If you take existing config(whatever it is) and double their numbers, performance in all existing applications would increase significantly, without recompiling code.

There are many talks in software where technical complexity is needing extra resources and burden in development. Hence, every time you introduce a new feature that requires such a thing, significantly less adoption happens each and every time. AVX is much less of an advantage of SSE, AVX2 is much less over AVX, and AVX512 is much less over AVX2. And every 2 years at that too!

Note that Intel were hinting at even wider 1024-bit extensions. You know what stopped them? When they stopped being a monopoly and is close to bankruptcy! If wider vectors are such a magic thing, why don't they keep expanding them?

This is stupid. Game developers especially keep talking about how much time and resources it takes to address just the technical side. More complexity, more resources, more compute power resulting in more complexity. AI too, with recent article talking about how it resulted in increased electricity for the residents of many places in the US. How is that a benefit? It's not far away from being a mass ponzi scheme.
 
Last edited:

Geddagod

Golden Member
Dec 28, 2021
1,493
1,588
106
Anyone know, or have any speculation, on why the x925 has such a smaller L1D cache compared to the ARM competition, despite running at lower clocks, and having the same latency in cycles?
 

johnsonwax

Senior member
Jun 27, 2024
309
474
96
This is stupid. Game developers especially keep talking about how much time and resources it takes to address just the technical side. More complexity, more resources, more compute power resulting in more complexity. AI too, with recent article talking about how it resulted in increased electricity for the residents of many places in the US. How is that a benefit? It's not far away from being a mass ponzi scheme.
The other problem is that you can't design a game for a subset of an architecture unless that's in a major console because it makes it unportable to other architectures and at least for AAA games, you usually need all the sales you can get. Apart from platform exclusives, you have to design to more or less to a lowest common denominator.
 
Jul 27, 2020
26,825
18,471
146
Apart from platform exclusives, you have to design to more or less to a lowest common denominator.
It's called being lazy. There's nothing stopping game developers from detecting the ISA extensions available on the CPU and then using the appropriately optimized DLL (which may sometimes be as simple as just targeting the desired ISA extensions during compilation) to take full advantage of the CPU's capabilities.
 

511

Diamond Member
Jul 12, 2024
3,578
3,394
106
Games are already complicated and if you have to support 3 different version it's going to be a pain for developers
 

MS_AT

Senior member
Jul 15, 2024
804
1,623
96
You do know it's not clock normalized right?
I do but LunarLake Skymont core and Zen5c have the same frequency. (In the second article, I mean the same max frequency, but that's the best we can count on under this circumstances).
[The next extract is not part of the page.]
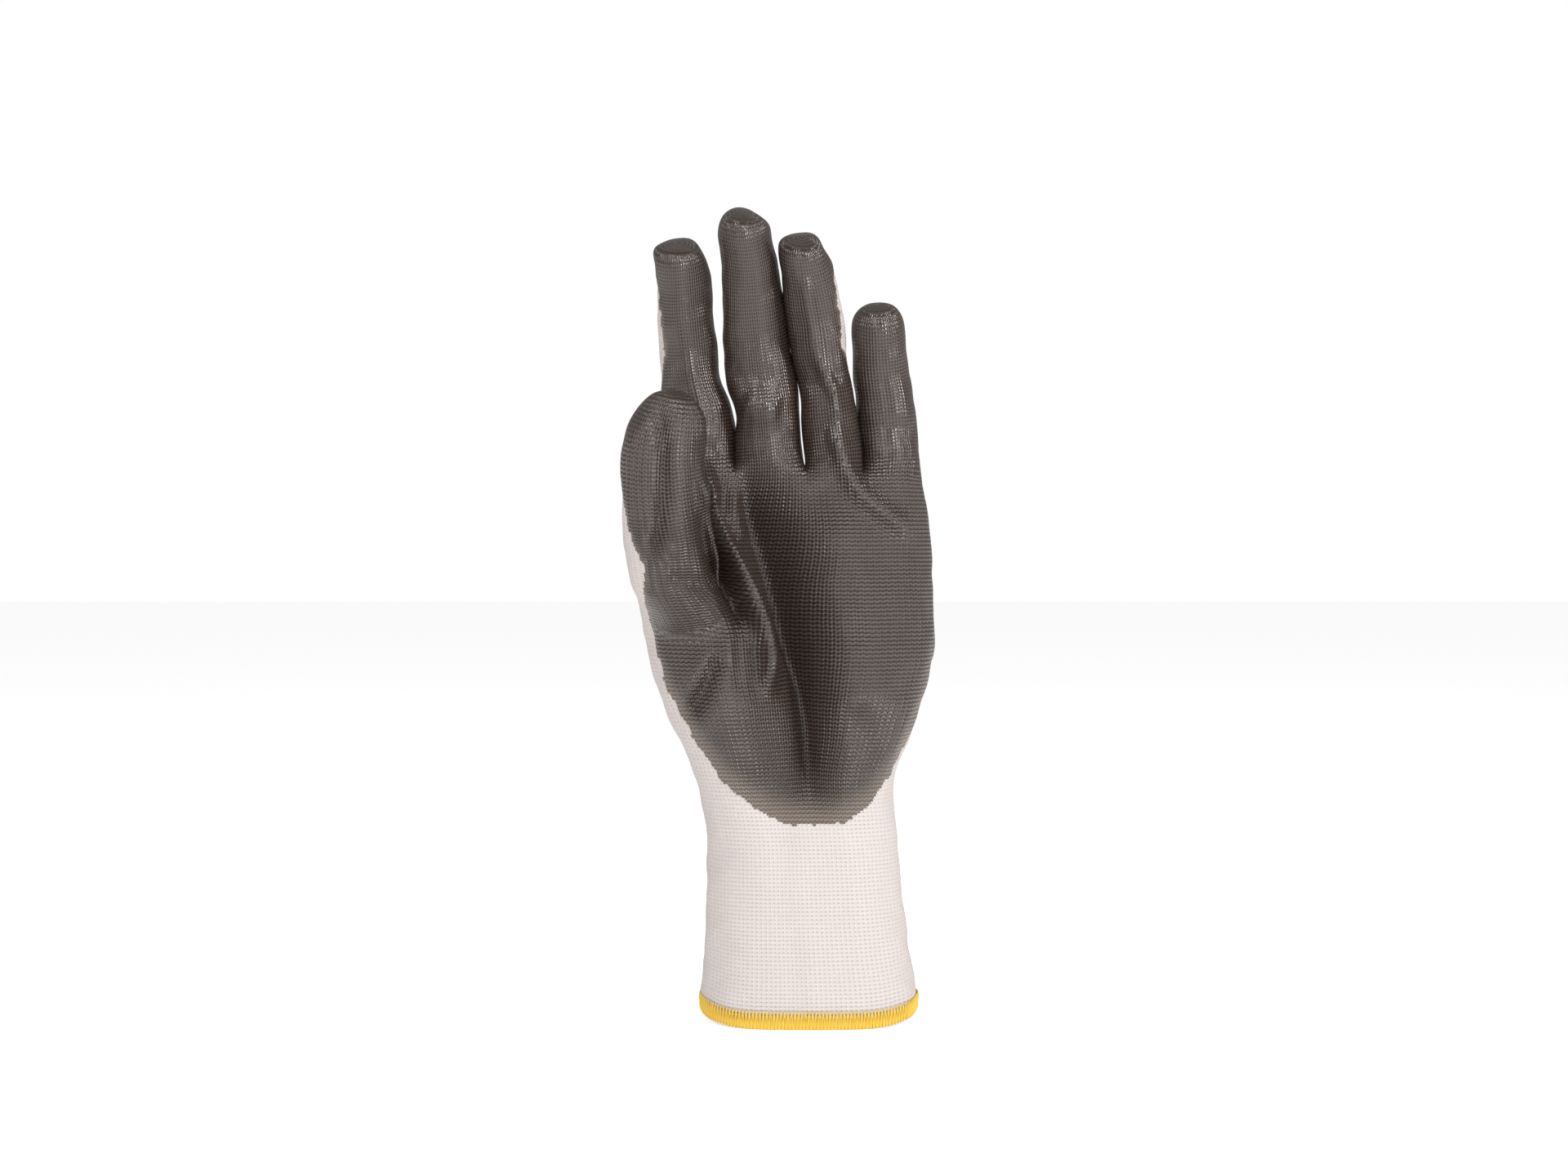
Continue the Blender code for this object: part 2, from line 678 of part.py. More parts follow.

You will of course say that Skymont on LunarLake is handicapped by lack of L3. That is why we have the first article, where Desktop Skymont is clocked at 4.6GHz, and has access to much more generous cache setup and access to lower latency memory than Zen5c in Strix Point and is still loosing in some FP subtests to Zen5c core.

Likewise with Zen4 comparisons if the fpu pipe mix was deciding factor and the ability to do 4 fp adds or 4 fp muls per cycle was dominating any benchmark, then Skymont would have pulled ahead of Zen4 despite the freq disadvantage( 20% freq disadvantage vs 100% per cycle execution advantage). Yet it cannot dominate even the Zen5c mobile core. What suggests the pipe arrangment other cores have is sufficient in practice.

Anyway the point is, I do not know of a benchmark that would single out and show Skymont FPU pipe arrangement to be in practice better than LionCove/Zen5. So I was asking if you know any?

Also, comparison to Gracemont is important as doubled FP unit is the single biggest boost for FP performance that accounts for the 60-70% gain versus 30% that would be without. FP would have stayed at 30% without them!
Well, I was not saying doubling does not bring benefits...

If you take existing config(whatever it is) and double their numbers, performance in all existing applications would increase significantly, without recompiling code.
That is questionable statement. It is too broad so can be easily proven wrong if we assume cache to be a resource that is getting doubled. Still that was not what I was asking about.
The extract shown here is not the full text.